## SHORT TASK
Sift the material for lines containing "data", and return them.

## MATERIAL PROVIDED
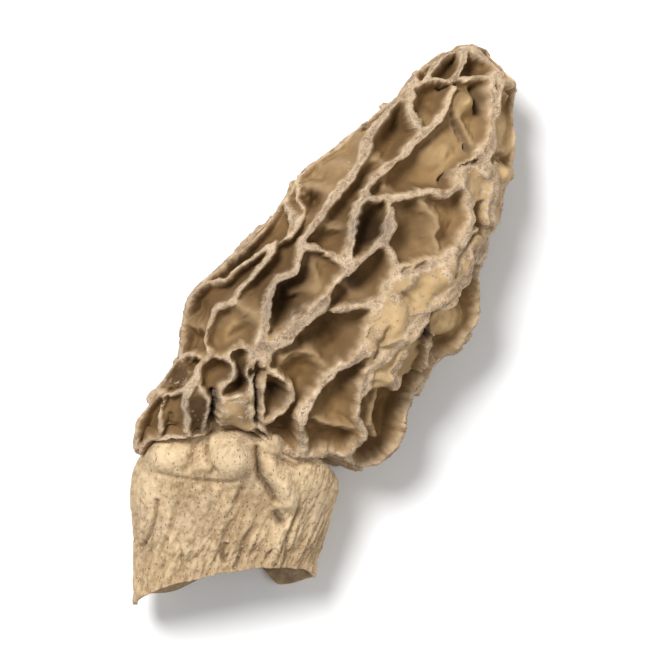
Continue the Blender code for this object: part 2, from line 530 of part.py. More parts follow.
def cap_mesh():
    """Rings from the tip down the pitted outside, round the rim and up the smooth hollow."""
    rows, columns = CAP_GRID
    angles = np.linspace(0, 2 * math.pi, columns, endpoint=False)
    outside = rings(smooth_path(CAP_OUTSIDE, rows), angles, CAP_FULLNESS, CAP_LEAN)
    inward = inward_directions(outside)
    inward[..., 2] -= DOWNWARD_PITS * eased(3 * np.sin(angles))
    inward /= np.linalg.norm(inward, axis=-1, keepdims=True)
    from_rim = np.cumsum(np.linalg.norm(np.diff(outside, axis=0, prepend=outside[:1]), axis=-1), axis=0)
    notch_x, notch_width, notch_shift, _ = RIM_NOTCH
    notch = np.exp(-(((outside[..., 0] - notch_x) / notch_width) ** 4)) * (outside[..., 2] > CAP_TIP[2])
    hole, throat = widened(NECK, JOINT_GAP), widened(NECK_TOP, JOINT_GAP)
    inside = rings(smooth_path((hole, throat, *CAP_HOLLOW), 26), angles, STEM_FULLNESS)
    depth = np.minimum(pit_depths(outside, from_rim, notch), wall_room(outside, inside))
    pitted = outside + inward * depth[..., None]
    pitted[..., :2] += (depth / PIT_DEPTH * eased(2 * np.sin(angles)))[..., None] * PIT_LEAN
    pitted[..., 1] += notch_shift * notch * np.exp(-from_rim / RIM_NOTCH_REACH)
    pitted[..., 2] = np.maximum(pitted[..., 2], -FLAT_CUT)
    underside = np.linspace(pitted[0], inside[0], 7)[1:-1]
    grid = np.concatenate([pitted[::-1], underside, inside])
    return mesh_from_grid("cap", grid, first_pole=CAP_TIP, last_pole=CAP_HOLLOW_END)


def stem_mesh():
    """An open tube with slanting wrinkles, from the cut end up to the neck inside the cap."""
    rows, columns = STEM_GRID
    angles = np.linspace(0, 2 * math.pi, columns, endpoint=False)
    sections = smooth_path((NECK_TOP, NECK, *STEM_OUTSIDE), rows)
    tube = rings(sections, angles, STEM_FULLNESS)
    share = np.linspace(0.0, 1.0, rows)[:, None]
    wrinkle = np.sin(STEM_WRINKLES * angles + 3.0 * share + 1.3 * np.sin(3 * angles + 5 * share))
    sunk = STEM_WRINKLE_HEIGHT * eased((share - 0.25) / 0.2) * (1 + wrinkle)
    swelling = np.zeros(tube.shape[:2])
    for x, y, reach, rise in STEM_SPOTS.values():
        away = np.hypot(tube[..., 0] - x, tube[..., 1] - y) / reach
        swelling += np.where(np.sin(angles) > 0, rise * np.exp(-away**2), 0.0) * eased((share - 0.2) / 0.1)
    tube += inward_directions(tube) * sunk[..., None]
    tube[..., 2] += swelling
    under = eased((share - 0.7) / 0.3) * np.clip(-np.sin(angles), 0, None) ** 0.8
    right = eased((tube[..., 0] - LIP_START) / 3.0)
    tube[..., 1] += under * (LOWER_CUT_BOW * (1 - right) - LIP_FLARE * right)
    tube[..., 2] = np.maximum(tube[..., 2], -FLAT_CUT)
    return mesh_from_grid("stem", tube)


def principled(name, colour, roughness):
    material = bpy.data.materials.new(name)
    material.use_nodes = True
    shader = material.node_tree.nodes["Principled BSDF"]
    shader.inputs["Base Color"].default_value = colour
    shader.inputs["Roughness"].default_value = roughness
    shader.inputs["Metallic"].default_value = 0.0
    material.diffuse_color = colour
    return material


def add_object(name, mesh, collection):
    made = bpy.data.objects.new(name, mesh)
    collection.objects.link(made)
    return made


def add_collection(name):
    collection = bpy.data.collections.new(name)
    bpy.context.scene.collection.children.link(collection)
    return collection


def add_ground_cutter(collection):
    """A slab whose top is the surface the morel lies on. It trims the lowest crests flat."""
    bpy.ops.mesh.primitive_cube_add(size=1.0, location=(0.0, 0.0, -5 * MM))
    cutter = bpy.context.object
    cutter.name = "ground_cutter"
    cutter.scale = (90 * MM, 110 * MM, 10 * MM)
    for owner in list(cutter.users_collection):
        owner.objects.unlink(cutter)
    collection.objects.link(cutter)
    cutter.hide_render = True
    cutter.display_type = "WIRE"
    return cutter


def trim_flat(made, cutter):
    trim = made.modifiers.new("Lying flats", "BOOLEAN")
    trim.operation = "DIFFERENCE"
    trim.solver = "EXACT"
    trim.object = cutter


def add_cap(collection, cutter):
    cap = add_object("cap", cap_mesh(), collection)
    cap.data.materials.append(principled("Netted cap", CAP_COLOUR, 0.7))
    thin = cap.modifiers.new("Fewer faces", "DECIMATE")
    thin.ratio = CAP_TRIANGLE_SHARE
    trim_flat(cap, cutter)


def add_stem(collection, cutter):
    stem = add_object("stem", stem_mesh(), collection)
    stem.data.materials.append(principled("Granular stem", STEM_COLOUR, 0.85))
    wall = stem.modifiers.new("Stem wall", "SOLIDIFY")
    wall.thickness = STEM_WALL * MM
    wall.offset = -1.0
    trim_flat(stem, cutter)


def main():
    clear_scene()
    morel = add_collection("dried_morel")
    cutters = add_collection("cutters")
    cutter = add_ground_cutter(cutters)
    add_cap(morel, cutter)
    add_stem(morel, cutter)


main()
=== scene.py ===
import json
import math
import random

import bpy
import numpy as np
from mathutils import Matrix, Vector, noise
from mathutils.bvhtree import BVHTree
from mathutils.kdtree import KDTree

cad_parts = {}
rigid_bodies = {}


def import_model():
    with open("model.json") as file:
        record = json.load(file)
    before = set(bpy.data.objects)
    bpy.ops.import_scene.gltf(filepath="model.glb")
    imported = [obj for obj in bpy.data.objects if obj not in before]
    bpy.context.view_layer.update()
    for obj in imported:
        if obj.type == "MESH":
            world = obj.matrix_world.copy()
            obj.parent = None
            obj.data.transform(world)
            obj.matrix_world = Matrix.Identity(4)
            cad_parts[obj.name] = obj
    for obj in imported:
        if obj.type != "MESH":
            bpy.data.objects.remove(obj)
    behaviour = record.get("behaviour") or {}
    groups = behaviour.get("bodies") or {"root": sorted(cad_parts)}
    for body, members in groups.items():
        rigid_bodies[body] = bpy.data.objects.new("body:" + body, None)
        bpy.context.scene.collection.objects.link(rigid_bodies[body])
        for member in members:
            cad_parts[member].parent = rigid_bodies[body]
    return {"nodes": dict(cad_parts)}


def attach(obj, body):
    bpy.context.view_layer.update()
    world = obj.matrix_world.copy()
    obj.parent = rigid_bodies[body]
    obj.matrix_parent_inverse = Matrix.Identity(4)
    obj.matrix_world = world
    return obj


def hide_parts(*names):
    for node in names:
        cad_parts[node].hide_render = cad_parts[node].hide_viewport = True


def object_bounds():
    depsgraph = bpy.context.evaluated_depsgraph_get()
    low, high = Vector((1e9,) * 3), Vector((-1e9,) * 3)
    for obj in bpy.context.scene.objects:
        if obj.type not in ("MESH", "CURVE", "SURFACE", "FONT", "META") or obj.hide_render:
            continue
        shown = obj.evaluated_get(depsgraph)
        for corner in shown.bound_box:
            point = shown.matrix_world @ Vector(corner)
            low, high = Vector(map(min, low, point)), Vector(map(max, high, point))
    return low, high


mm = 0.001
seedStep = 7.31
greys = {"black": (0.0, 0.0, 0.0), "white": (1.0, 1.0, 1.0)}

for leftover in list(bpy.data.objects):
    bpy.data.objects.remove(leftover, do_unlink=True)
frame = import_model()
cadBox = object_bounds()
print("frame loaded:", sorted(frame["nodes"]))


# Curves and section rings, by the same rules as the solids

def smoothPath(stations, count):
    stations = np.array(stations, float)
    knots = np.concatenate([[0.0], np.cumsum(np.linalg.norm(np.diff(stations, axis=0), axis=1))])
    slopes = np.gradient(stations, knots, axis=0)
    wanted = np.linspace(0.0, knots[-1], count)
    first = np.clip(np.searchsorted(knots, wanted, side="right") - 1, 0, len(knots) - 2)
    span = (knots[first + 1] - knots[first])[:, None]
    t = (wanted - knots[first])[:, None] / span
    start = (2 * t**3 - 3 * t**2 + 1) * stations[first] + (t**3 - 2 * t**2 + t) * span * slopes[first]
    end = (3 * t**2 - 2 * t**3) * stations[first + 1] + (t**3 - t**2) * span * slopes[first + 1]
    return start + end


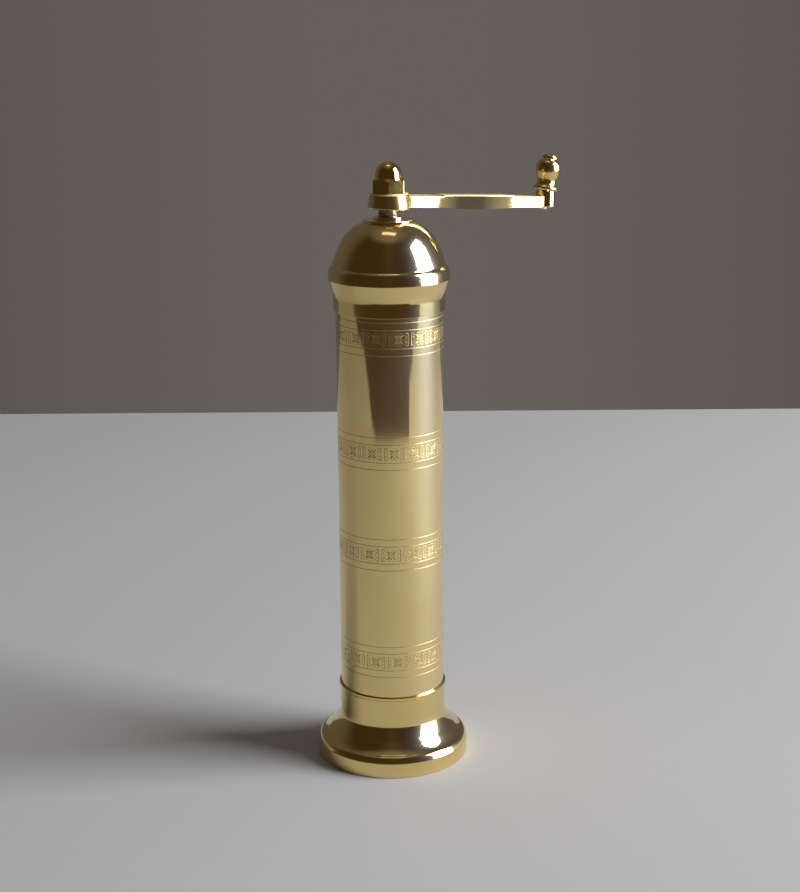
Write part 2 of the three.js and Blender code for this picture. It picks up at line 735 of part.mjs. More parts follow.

## EXPECTED OUTPUT
    material = bpy.data.materials.new(name)
    made = bpy.data.objects.new(name, mesh)
    collection = bpy.data.collections.new(name)
    cap.data.materials.append(principled("Netted cap", CAP_COLOUR, 0.7))
    stem.data.materials.append(principled("Granular stem", STEM_COLOUR, 0.85))
    before = set(bpy.data.objects)
    imported = [obj for obj in bpy.data.objects if obj not in before]
            obj.data.transform(world)
            bpy.data.objects.remove(obj)
        rigid_bodies[body] = bpy.data.objects.new("body:" + body, None)
for leftover in list(bpy.data.objects):
    bpy.data.objects.remove(leftover, do_unlink=True)